Заявление Желябова на имя прокурора судебной палаты в научной и художественной литературе приводилось не однажды. Но нигде, пожалуй, оно не казалось таким трагическим документом, как у Юрия Трифонова. «Если новый государь, получив скипетр из рук революции…» — начинает Желябов. Революции, которой не было! Ведь со взрывом на Екатерининском канале «громадная российская льдина не раскололась, не треснула и даже не дрогнула». И если все-таки «что-то сдвинулось в ледяной толще, в глубине», то обнаружилось это потом, через десятилетия. А пока лишь глухо воет раздавленная, «погубившая себя навеки» душа Николая Рысакова, и тщетно гадает за тюремной решеткой Андрей Желябов: «Что же делается? В городе, в стране? Что в университете? В Кронштадте? Страна, разумеется, молчит, пока еще не прочухалась, не поняла, а в столице, может быть, началось…»
Ничего и не начиналось! «Партия, вселявшая почти мистический ужас, на самом деле была без сил» — обезглавлена и обескровлена. «Кругом все сыпалось, валилось, гибло». «На улицах хватали подозрительных, очкастых, длинноволосых. Были случаи избиения толпой». Последняя деталь особенно многозначительна: верноподданническая Россия, как и толпа на одесском бульваре в начале романа, бежит от обещанной свободы, ни к чему ей опа. Это ли не обреченность пути, иллюзорность попыток подстегнуть историю волевым усилием — «навалимся, там разберемся. Толкануть барку в воду, она самоходом пойдет!» Не пошла.

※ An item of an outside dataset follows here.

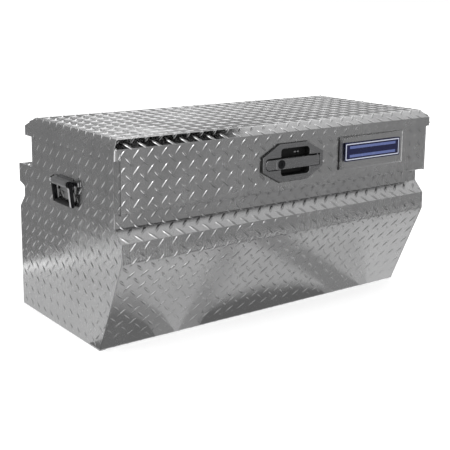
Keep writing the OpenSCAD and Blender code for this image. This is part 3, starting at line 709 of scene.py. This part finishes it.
for r in range(lower_rows):
    for c in range(cols - 1):
        if in_hole(r, c):
            continue
        top = (1 + c, 2 + c) if r == 0 else (start + (r - 1) * cols + c, start + (r - 1) * cols + c + 1)
        lid_faces.append((start + r * cols + c, start + r * cols + c + 1, top[1], top[0]))
lid_parts = Parts().add(*thick(lid_outer, lid_inner, lid_faces))

HEM_BARE = 2         # from the front flange's lower edge to where its tread starts
LID_GAP = 2.2        # bare plate inside the lid's side edges
lid_bent = Bent([(FRONT_Y, HEM_Z + HEM_BARE), (FRONT_Y, TOP - CHAMFER), (FRONT_Y + CHAMFER, TOP),
                 (LID_BACK - CHAMFER, TOP), (LID_BACK, TOP - CHAMFER), (LID_BACK, SIDE_Z + BACK_RISE)], 1)
LATCH_MID = (latch_low[2] + latch_high[2]) / 2
LATCH_X, _, LATCH_Z = (latch_high - latch_low) / 2
FLAT_X, FLAT_Z = 42.0, 17.0      # half the lengths of the octagon's flats


def octagon(inset=0.0):
    """The latch plate's outline, drawn in by inset."""
    x, z = LATCH_X - inset, LATCH_Z - inset
    fx, fz = FLAT_X - inset * 0.25, FLAT_Z - inset * 0.3
    o = [(-x, -fz), (-fx, -z), (fx, -z), (x, -fz), (x, fz), (fx, z), (-fx, z), (-x, fz)]
    return np.array(o) + (0, LATCH_MID)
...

Стремясь полнее передать этот трагизм исторически неизбежной гибельности народовольческого террора, Юрий Трифонов допускает даже смещения исторической реальности, представляя героя романа чуть более «фанатичным» террористом, чем, видимо, был в действительности его жизненный прототип, видевший и понимавший, что, «ведя террористическую борьбу, «Народная воля» проживает свой капитал». Больше чем кто-либо из народовольцев, Желябов занимался агитацией среди кронштадтских моряков и петербургских рабочих. Примечательно, что именно он к осени 1880 года был одержим желанием отправиться в Поволжье, чтобы, воспользовавшись голодными бунтами, поднять и возглавить крестьянское восстание. Потребовав срочного созыва Исполнительного комитета, Желябов и Перовская предложили даже отсрочить подготавливаемое покушение на царя, но предложение их было отвергнуто единодушно. «Собрание подрезало крылья одному из самых выдающихся своих членов», — вспоминала А. Корба-Прибылева. Наконец, не кто иной, как Желябов, заявлял на суде: «По своим убеждениям я оставил бы эту форму борьбы насильственной, если бы только явилась возможность борьбы мирной, то есть мирной пропаганды своих идей, мирной организации своих сторонников». Обобщая все эти факты в книге «Желябов» (М., 1934), одной из первых книг серии «Жизнь замечательных людей», А. Воронений считал вправе предположить: «Возможно, останься Желябов в живых, он развился бы в сторону революционной социал-демократии. Во всяком случае, для этого у него было данных больше, чем у других членов Исполнительного комитета. Этого не произошло: террор — самый ненасытный Молох».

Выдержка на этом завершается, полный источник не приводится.